In 2013 Spain reached six million unemployed; two million with no benefits; one in every two young people under 25 years old is unemployed and 21 percent of the population lives below poverty. There are a million families with no income. Since the beginning of the crisis 400,000 families have lost their homes and at the same time the country’s Prime Minister and his party members have been receiving illegal donations.

The political system that was set up during the transition period in the early ‘80s after the death of dictator Franco was based on the bipartisan state system overseen by the Crown/Royals as the guarantor of the economic financial and social system that was inherited from the Franquist years; now that system is in crisis.

This fraudulent system has been used for corruption and misappropriation of public assets and defrauding the tax system; it has continued to reap fortunes in tax havens. One example is the case of the Primer Minister who was paid – undisclosed fees and bonuses – again this highlighted the crisis in country that calls itself a democracy. Meanwhile, working class real salaries and entitlement have dropped considerably while the ruling class are amassing great fortunes because of the crisis they created.
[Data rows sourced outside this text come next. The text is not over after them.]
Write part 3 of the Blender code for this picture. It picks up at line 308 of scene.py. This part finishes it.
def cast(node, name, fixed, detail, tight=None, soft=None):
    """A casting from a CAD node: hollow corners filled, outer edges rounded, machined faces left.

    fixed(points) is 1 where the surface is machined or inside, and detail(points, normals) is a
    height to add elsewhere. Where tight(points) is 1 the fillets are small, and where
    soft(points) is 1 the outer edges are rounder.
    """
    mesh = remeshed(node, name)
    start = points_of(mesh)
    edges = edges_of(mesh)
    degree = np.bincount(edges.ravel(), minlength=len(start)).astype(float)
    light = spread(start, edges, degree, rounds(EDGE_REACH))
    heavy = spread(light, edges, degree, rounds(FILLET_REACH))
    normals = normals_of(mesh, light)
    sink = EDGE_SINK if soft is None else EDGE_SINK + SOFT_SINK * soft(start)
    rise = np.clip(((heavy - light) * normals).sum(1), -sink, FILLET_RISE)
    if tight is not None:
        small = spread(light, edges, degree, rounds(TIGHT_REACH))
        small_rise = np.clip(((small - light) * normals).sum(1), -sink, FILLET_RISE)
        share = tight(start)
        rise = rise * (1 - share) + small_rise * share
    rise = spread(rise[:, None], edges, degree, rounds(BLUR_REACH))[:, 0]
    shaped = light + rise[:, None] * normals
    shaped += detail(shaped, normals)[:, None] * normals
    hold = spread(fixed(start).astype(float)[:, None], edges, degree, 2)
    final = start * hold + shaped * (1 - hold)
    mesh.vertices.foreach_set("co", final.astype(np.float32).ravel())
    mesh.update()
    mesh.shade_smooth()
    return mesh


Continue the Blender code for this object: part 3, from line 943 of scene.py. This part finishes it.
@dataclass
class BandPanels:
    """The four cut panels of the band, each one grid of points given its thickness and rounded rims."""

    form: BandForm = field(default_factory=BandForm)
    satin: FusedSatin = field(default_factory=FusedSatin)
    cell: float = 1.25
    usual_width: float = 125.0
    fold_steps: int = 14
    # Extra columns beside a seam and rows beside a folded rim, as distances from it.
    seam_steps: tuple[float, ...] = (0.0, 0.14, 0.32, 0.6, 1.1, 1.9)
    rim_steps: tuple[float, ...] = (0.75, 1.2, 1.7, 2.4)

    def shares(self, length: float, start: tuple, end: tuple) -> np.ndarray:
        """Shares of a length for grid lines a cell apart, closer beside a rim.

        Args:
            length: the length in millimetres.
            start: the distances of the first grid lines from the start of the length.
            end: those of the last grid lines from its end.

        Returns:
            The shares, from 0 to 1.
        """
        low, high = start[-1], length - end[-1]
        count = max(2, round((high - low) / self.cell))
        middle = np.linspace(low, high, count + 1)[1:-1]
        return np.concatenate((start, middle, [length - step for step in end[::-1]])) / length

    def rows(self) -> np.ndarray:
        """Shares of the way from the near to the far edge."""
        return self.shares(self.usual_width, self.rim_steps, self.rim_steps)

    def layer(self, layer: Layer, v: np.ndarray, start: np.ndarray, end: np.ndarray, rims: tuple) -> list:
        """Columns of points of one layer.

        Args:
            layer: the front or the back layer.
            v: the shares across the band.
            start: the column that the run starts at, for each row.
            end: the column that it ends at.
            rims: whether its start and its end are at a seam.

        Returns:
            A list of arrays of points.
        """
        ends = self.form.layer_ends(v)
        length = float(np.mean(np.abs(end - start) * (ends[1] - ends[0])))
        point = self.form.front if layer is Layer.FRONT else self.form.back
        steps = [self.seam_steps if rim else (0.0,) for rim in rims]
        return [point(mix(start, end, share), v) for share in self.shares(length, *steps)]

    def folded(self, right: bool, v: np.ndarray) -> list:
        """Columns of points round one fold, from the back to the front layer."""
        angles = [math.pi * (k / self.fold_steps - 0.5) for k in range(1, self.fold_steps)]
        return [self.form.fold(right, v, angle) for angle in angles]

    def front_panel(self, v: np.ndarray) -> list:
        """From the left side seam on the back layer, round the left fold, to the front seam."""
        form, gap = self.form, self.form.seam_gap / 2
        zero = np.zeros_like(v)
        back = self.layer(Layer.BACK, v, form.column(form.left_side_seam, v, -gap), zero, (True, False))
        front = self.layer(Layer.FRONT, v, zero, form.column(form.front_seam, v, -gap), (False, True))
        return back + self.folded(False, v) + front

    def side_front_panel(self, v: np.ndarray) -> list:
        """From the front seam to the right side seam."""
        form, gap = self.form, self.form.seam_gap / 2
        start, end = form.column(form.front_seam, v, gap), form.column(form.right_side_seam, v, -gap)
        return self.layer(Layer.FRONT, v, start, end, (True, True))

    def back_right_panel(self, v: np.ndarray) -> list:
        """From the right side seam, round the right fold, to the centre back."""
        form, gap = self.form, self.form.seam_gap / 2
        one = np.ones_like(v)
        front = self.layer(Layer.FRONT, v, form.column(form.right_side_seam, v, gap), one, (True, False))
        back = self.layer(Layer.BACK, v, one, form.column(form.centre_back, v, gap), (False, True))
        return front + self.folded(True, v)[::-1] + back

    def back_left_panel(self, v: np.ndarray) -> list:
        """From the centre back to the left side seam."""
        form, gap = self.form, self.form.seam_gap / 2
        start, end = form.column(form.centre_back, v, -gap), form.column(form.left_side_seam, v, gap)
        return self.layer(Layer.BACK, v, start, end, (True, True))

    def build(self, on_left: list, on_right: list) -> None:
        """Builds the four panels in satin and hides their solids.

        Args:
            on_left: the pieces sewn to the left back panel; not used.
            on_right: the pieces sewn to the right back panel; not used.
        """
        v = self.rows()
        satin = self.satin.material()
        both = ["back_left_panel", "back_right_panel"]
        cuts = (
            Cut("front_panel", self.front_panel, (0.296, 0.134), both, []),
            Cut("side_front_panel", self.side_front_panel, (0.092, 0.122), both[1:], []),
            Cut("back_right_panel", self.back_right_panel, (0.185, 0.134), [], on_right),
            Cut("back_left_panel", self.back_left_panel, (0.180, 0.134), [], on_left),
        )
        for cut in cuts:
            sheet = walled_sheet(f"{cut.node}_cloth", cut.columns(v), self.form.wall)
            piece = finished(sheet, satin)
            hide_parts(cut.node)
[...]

In this context we can say that today’s political powers have not broken away from the past Franco dictatorship. The Spanish system has no desire to unveil the truth and to bring to justice the crimes from the past and to lay the path to reconciliation.

The political parties, public servants and institutions; the judicial and executive system have continued to deny investigations related to more than 130,000 bodies that still remain in the ground on the side of the roads and outside the cemetery walls. At the same time the state powers opposed the current International Trials in the Argentinean courts demanding the detention and bringing to trial of the torturers and executioners during the Franco dictatorship.

There is another Spain, one that defends human rights, the rights of the workers and the right to social services and the self determination of the people.

Every day more and more sectors of the population agree that a new process is needed so everybody can participate in the consultation that will help to put an end to the current crisis. The Republic could bring that; a new change is necessary politically and institutionally to create a new model that is now well overdue.